Coastal Scarborough residents prepared to fight property revaluations in court

A woman walks on the beach at Pine Point in Scarborough Thursday Oct. 11, 2012.
A woman walks on the beach at Pine Point in Scarborough Thursday Oct. 11, 2012. Buy Photo
Posted Aug. 08, 2013, at 3:16 p.m.

SCARBOROUGH, Maine — Coastal residents who are challenging their property tax assessments aren’t optimistic about an audit review expected from the Maine Department of Revenue Services.

“We have very low expectations as to what will come from the state,” Riversands Drive resident Don Petrin said in an email last week about the review that follows a July 15 meeting with state Supervisor of Municipal Services Mike Rogers, auditor Steven Salley, Petrin and his Riversands Drive neighbor Robert Mulazzi.

Petrin and Mulazzi are among 95 property owners in the Pine Point, Higgins Beach and Prout’s Neck areas who have appealed or will appeal revaluations conducted last August on what Town Manager Tom Hall said were at least 800 properties.

If the appeals process doesn’t provide the relief they want, Petrin said he and other property owners are prepared to go to court.

The five-member Board of Assessment Review will meet at 7 p.m. Aug. 19 to consider appeals on 44 properties in the Pine Point and Higgins Beach areas. Additional hearings will be held in October and November.

“The first set of hearings will be quite instructive,” Hall said. “The takeaway is taxpayers are frustrated and showing it in the only ways they have available to them.”

Petrin and Mulazzi each had 25 percent increases in land valuations. They claim former full-time assessor Paul Lesperance’s methods were inherently discriminatory, purposefully overlooked homes already overvalued to avoid a loss of property tax revenue, lacked the state-required sales ratio analysis until one was made after the fact, and used outdated or irrelevant sales comparisons to arrive at new valuations.

“Basically, from what we perceived, not all like areas were treated the same,” Mulazzi said. “The whole crux of our thing was discrimination.”
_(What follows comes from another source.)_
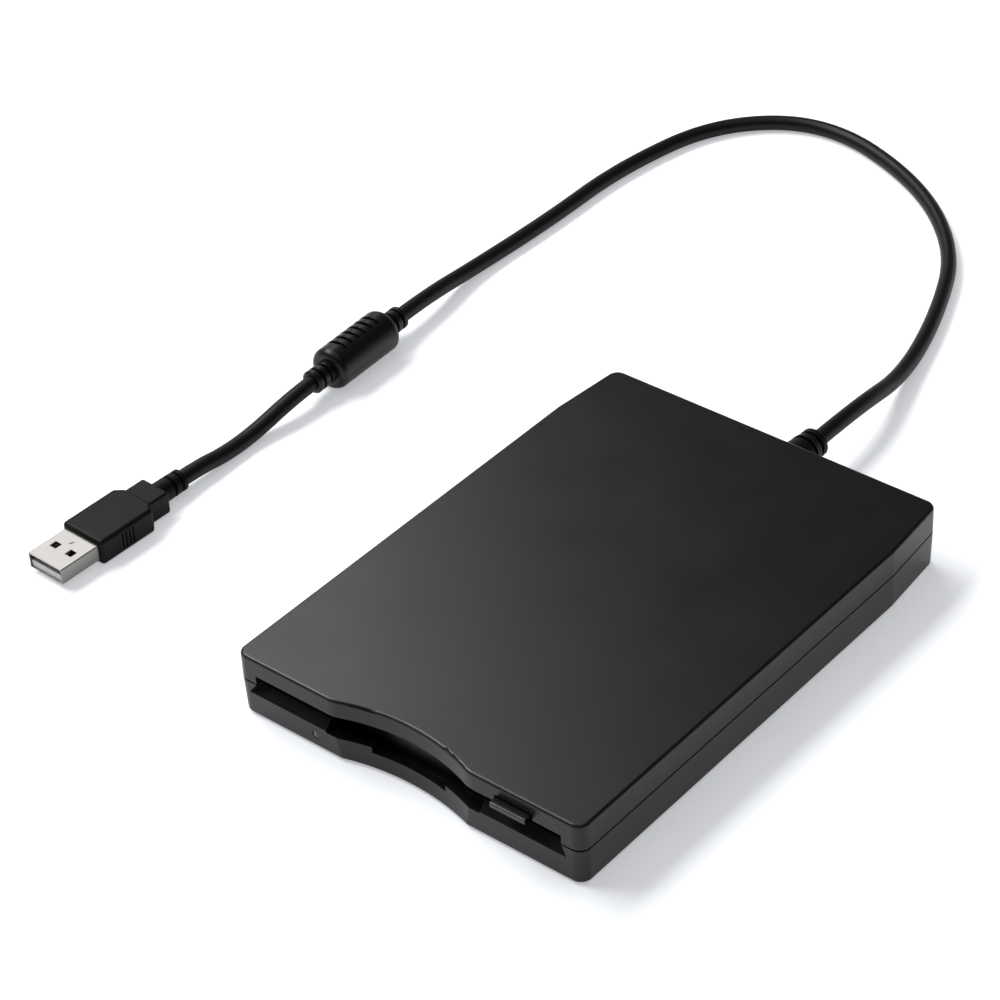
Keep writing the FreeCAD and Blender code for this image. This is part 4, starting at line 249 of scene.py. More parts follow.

Appeals to Lesperance were denied. By February, Mulazzi said, the research he and Petrin did of town data brought to light the inconsistencies and problems they asked the state to review, including Lesperance alleged failure to provide a sales ratio analysis, despite repeated email requests to him, Hall and Town Clerk Tody Justice.

Lesperance retired in April. He was replaced by William Healey, but is being retained on a per-diem basis through the appeal process.

Petrin’s meeting notes indicate state officials may have found Lesperance’s approach at best unorthodox. Rogers last week declined to discuss the audit review.

On Thursday, Hall said he hopes to receive a report of about 70 pages, well beyond the size of the annual report the town receives from the department about its audit practices.

“The ultimate arbiter is Maine Revenue Service,” Hall said. “This is what they do on an annual basis. We have no choice to put our faith and stock in what they say.”

Hall said at least 400 of the properties in the revaluation had their values reduced. The town property tax rate increased from $13.03 per $1,000 of assessed value in fiscal year 2012 to $13.80 in fiscal year 2013, as the combined education and municipal budgets required a tax commitment increase of $3.5 million, to $50.1 million.

The anticipated tax rate for the current fiscal year is $14.80.

Petrin said his analysis shows 42 percent of town properties observed over the last four years do not fall within the state-required guideline of conforming within 90-110 percent of market value, so any Department of Revenue Services conclusion that the town overall is within state guidelines would not be valid.

“A key point is the revaluation grossly left off the other sections of town that were already overvalued,” Petrin said.

While saying the revaluation avoided overvalued properties throughout town, Petrin said properties in Higgins Beach, Prout’s Neck and Pine Point were also omitted because they were already valued at more than 110 percent of market value.

Hall said the revaluation was conducted because there was finally enough sales data, after years of market inactivity, to give Lesperance the opportunity to reassess some land values.

“Specifically, the ones that increased were concentrated on the waterfront areas because that is what the sales directed us to,” Hall said.

A valuation is made each year as the determining factor in the property tax rate and is usually completed in early August.

A group called Concerned Taxpayers of Scarborough has also expanded the fight by alerting property owners of possible overvaluation by the town and urging them to contact councilors to take “corrective action.”

Hall said he received one of the letters because the home he bought in 2008 was valued higher than its purchase price. He called the approach simplistic.

“It does not do justice to complications and factors,” Hall said.